§ **The exercise**:
Consider the listing below. Extract exactly the lines from the line containing "The FreeCAD and" to the line containing "socket of a", both included.

§ **Records to process**:
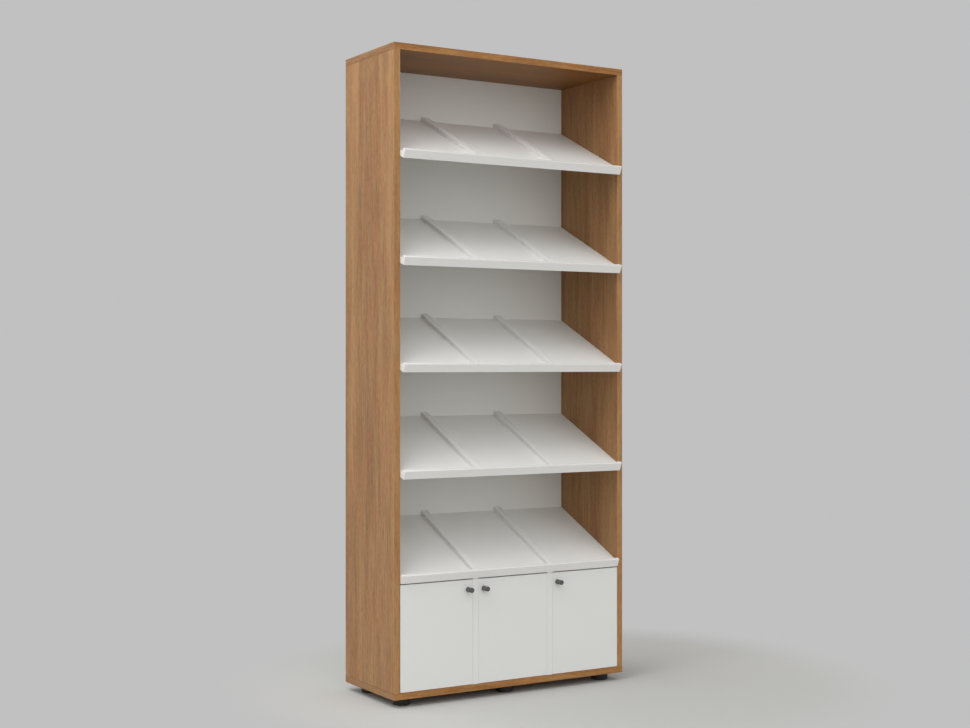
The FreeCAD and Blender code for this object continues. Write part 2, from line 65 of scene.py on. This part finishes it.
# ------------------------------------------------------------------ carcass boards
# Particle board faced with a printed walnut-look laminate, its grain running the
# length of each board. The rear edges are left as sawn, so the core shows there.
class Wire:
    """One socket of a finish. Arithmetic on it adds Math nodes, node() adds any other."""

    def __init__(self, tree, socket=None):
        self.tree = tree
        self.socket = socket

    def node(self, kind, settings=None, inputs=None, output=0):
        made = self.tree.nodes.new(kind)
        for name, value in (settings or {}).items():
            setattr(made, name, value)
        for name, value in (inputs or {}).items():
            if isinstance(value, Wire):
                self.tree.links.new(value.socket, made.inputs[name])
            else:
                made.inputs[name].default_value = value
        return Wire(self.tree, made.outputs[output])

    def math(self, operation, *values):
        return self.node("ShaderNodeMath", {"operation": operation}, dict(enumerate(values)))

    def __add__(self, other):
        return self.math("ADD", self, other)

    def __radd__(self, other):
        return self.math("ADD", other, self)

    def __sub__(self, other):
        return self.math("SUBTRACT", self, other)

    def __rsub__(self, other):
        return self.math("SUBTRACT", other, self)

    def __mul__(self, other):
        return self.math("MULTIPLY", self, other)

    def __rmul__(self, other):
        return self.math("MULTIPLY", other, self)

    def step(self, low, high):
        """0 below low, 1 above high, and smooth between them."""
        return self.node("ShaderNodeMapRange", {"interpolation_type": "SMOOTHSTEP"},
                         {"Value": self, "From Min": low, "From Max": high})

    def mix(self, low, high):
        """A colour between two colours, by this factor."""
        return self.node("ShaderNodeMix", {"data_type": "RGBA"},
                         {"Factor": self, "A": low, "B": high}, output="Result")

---

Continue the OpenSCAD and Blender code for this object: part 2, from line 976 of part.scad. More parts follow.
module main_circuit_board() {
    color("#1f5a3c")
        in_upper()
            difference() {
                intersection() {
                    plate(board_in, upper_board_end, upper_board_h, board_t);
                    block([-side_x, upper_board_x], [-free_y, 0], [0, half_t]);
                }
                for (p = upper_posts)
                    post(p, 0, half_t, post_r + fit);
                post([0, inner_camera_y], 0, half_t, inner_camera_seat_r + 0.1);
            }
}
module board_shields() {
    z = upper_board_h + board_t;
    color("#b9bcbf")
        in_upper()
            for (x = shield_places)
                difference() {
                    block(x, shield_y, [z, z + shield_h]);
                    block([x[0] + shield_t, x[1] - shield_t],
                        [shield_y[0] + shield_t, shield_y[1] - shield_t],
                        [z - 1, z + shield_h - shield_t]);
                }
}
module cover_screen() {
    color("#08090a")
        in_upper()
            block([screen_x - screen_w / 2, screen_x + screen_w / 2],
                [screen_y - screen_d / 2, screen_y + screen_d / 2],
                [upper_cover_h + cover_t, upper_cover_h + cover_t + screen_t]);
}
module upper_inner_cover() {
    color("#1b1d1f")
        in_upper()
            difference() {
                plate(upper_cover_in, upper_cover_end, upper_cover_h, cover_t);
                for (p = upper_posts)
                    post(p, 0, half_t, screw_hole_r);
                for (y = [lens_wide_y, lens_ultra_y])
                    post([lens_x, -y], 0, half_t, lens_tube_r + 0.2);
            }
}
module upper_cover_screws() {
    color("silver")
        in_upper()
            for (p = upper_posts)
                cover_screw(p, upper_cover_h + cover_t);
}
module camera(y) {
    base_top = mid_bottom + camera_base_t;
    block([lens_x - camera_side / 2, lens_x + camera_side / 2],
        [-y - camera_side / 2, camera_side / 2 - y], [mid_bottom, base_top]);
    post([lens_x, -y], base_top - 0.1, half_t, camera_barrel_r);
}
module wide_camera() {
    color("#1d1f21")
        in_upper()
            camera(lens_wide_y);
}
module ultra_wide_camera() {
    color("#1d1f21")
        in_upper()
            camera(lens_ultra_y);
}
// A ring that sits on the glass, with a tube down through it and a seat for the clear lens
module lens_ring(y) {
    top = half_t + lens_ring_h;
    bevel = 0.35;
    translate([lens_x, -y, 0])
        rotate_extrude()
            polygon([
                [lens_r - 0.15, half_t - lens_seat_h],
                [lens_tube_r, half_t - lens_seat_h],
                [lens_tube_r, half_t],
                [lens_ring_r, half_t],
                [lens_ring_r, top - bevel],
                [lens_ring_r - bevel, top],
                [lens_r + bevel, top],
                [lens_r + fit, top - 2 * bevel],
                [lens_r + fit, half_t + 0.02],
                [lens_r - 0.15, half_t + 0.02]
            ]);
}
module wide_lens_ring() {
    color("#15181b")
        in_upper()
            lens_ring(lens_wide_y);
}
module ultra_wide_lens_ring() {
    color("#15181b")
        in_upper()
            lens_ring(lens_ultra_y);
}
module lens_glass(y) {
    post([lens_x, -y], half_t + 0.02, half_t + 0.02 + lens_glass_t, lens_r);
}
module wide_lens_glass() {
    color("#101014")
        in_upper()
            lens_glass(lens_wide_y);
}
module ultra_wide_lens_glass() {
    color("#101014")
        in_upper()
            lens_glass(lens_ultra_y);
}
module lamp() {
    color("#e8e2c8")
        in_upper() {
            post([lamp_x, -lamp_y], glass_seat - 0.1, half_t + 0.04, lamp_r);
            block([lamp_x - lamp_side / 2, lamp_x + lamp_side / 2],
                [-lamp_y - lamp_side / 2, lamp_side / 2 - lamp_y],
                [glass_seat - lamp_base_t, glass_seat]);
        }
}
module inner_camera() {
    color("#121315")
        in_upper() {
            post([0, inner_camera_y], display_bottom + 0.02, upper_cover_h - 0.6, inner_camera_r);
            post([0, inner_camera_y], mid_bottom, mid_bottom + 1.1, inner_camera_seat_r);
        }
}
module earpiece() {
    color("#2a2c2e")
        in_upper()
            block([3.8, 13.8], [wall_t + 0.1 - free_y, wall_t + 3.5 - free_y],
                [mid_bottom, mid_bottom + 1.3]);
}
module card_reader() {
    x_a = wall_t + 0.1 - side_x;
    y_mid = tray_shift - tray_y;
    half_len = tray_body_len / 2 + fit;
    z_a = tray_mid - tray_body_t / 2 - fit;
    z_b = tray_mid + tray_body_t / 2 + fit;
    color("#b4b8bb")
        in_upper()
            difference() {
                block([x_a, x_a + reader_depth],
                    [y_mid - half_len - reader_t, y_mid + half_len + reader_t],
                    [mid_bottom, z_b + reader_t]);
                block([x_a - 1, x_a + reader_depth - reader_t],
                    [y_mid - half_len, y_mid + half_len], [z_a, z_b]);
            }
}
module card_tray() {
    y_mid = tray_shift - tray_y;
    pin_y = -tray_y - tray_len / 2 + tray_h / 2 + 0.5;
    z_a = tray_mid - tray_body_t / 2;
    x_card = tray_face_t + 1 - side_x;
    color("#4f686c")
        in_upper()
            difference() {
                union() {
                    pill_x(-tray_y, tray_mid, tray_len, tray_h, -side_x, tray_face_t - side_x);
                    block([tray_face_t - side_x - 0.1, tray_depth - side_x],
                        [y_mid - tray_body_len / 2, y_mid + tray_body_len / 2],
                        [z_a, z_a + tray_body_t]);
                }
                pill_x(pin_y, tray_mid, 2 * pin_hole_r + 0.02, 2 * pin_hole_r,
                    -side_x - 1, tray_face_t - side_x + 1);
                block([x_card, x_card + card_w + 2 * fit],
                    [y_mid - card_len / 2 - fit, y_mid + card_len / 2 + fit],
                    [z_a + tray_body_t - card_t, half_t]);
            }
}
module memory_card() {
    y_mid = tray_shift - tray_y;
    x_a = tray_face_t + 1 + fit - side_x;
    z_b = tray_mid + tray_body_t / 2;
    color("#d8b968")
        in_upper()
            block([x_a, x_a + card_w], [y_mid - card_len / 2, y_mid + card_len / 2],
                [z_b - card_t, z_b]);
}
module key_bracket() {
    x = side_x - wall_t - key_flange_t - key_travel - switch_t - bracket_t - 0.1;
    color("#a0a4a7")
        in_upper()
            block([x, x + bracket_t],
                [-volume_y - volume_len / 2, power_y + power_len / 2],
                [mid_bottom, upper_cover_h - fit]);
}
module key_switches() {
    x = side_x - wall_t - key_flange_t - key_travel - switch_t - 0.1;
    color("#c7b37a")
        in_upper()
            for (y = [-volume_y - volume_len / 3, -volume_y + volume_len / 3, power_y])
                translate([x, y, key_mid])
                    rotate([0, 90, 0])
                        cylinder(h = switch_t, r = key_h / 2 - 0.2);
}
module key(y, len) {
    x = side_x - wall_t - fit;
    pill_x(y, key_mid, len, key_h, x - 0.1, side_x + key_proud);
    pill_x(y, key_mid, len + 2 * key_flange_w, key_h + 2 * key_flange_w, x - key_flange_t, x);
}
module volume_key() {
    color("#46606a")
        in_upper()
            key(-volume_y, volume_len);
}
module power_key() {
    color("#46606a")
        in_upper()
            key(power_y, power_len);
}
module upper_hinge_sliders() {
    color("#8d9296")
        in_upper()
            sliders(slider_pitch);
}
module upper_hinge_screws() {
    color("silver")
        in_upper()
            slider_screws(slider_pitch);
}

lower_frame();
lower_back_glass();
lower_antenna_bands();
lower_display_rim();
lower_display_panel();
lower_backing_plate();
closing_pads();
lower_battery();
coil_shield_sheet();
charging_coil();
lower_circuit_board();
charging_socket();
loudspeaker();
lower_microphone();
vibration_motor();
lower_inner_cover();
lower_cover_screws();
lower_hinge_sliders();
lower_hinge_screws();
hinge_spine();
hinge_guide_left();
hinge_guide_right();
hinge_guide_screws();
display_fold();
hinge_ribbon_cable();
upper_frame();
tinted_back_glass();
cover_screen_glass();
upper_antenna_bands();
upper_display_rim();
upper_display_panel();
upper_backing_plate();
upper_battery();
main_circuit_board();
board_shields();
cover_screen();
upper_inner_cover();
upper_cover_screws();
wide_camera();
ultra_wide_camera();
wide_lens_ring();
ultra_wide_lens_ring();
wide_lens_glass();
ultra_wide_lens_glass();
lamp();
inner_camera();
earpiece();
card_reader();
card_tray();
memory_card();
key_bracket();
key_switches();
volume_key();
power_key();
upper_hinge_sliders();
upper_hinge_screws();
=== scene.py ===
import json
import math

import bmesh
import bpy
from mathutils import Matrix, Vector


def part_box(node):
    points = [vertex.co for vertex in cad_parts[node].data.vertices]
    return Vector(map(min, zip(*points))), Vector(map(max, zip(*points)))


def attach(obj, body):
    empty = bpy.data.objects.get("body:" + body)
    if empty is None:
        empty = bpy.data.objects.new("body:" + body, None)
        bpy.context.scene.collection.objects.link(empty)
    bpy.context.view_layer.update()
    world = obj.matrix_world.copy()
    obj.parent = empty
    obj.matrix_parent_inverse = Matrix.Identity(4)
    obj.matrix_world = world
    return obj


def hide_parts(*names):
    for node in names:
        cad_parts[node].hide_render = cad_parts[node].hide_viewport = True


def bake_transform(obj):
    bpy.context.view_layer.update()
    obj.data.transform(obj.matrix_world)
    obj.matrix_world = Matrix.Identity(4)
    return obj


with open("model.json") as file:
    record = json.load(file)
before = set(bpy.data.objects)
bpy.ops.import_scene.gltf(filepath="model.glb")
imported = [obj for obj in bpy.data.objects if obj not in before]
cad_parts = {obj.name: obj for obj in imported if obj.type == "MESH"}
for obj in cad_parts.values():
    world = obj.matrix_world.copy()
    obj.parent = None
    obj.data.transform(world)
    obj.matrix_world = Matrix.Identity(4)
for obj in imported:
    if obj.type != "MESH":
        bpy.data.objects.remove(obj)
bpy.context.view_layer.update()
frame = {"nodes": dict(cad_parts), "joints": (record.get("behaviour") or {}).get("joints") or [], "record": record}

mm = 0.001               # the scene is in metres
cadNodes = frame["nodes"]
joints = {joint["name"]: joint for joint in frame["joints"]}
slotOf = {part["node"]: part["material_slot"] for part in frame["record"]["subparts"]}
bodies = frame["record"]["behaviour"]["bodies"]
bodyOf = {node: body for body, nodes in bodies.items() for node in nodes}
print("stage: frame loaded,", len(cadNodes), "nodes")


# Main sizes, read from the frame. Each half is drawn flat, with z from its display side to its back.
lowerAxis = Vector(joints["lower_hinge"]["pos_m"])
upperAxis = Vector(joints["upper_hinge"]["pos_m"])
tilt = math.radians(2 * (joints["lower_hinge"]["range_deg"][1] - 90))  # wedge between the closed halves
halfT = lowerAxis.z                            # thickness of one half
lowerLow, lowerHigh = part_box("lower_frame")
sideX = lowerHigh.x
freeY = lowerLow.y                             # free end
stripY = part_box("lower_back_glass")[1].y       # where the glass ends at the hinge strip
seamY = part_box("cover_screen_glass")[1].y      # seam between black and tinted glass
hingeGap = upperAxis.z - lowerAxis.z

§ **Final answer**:
The FreeCAD and Blender code for this object continues. Write part 2, from line 65 of scene.py on. This part finishes it.
# ------------------------------------------------------------------ carcass boards
# Particle board faced with a printed walnut-look laminate, its grain running the
# length of each board. The rear edges are left as sawn, so the core shows there.
class Wire:
    """One socket of a finish. Arithmetic on it adds Math nodes, node() adds any other."""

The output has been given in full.